May, 1997: Mike Tyson, already on parole after his 1992 rape conviction, tries to eat his way to a heavyweight title and receives a one-year suspension from the Nevada State Athletic Commission. On Tuesday Tyson pleaded no contest to a charge that he kicked and punched two men after an August, 1998 traffic alteration, a plea that threatens to land him back in prison.

December, 1997: Latrell Sprewell allegedly tries to suffocate his coach with his bare hands.

March, 1998: Sprewell, allegedly doing 90 on Interstate 680 in California, bangs up his Mercedes, a small Toyota and a couple of innocent people.

May, 1998: Sports Illustrated publicly wonders where daddy is. In an article exposing the strong paternalistic instinct of certain athletes, black basketball players with absurd numbers of out-of-wedlock children seem the running joke. The magazine mockingly forms an "NBA All-Paternity team"-nine black players and Larry Bird-who have been the subjects of paternity-related lawsuits.

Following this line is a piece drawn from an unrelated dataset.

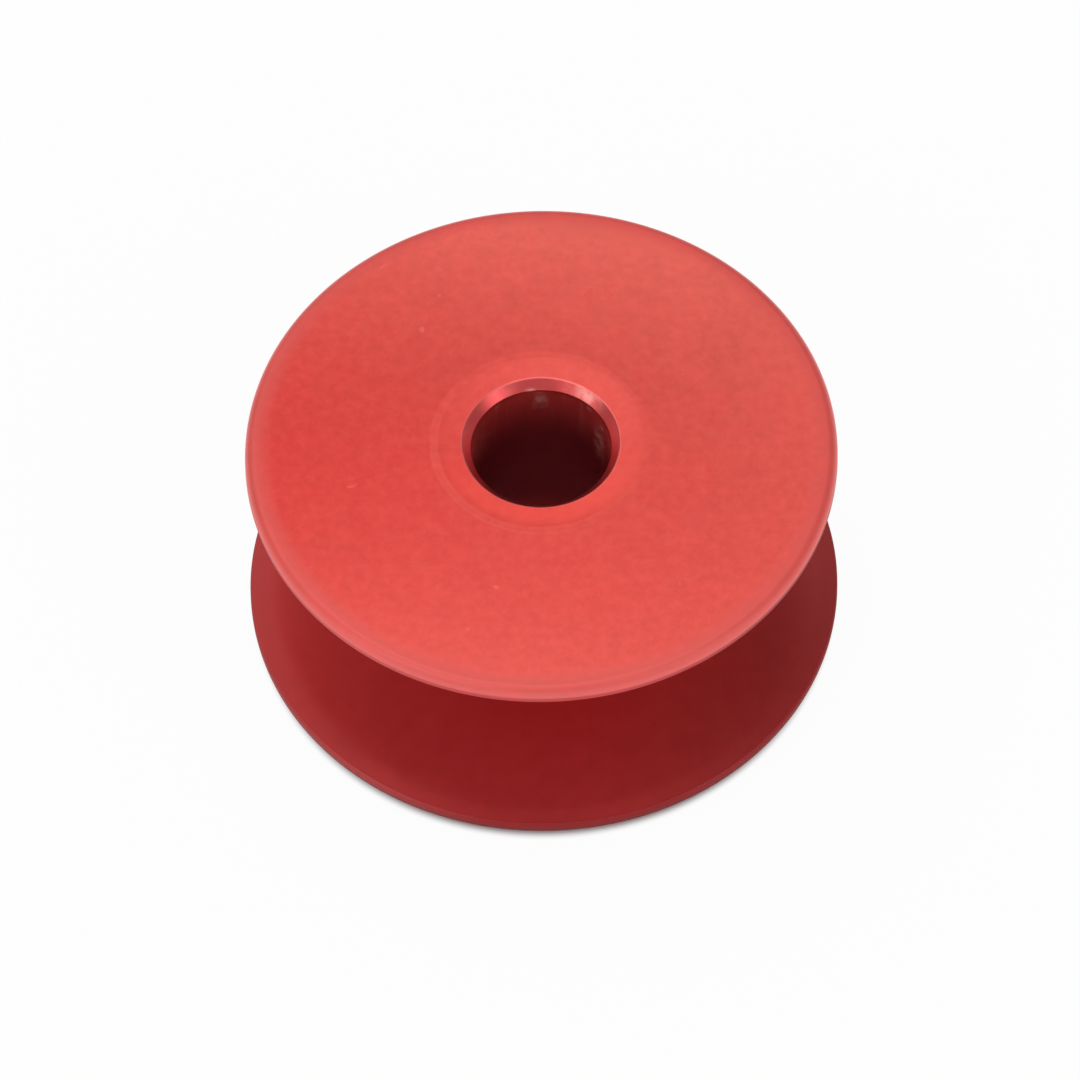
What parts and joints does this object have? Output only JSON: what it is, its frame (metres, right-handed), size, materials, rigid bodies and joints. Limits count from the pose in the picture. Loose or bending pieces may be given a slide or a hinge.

October, 1998: The NBA cancels regular-season games for the first time in its history. Over 200 games have been canceled so far, and, barring a major break-through in today's negotiating session, the season cannot begin before mid-January.

It is tempting to chalk up the lockout to the trendy labor strife that has hung over professional athletics ever since Curt Flood and Marvin Miller helped bring us free agency back in 1974. We know-the players are greedy, the owners are greedy and the fans are underappreciated. Let them fight it out, let us complain and then let's play ball.

It was an easy story for the National Football League strike of 1987 and for the baseball strike of 1994. But the NBA is not like other boys.

Eighty percent of its players are black. Billy Hunter, the director of the players union, is black. Union President Patrick Ewing, besides having the ignominious distinction of belonging to the All-Paternity Team, is black.

When the majority of young black males aspire to be like Mike, such that Sprewell and All-Paternity Team MVP Shawn Kemp-also a prime example of the maleducated millionaire-are elevated to the position of role model, the fate of the NBA should not and cannot generate the same ennui as that of its sports brethren.

More than a million Million Man Marches, the NBA lockout puts black Americans in the public eye.

In a panel discussion held Tuesday night at the Arco Forum entitled, "Images and Coverage of African Americans in the Media," talk show host Montel Williams recounted the warnings of program managers that "a bald black man on TV" would not work in their cities.

Maybe those program managers never heard of a guy named Jordan. The black basketball player is the dominant image of African Americans in the media. And now that he is no longer playing basketball, perhaps some light can finally be shed on the age-old question of whether his dominance is good for black America.

We love to call professional athletes selfish, but NBA players have the particular and ironic distinction of carrying at least a chunk of the banner for an entire race of people. It sounds like naive overstatement, but a chunk is all you need for the proposition to turn frightening.

For the Boise dry cleaner with a hoop in his backyard and a dish on his roof, the prevailing representation of black Americans shifts from highlight-reel dunker to greedy businessperson. He who once had only to ponder the black athlete must now ponder the black man. And where else will he see a black face?

For the 16-year-old in East St. Louis, we add, to his unfinished self-portrait of a hoop star with a year of college education and six kids by six different women, a suit and an unflinching desire to be the richest man alive, even if undeservedly so. Where once we acknowledged that NBA players could at least teach youngster the value of hard work, we must now worry that they teach instead the value of avarice.

The NBA has always been accused of fragility. Its success, some say, rode on the shoulders of Magic Johnson and Larry Bird in the 80s and Michael Jordan in the 90s, and the presence of these superstars kept a veil over deeper structural problems.

The lockout which appears to threaten the NBA's premature demise debunks the most unmentionable of those problems-that its shaky legs are flesh brown, and bear the burden of much more than just a league.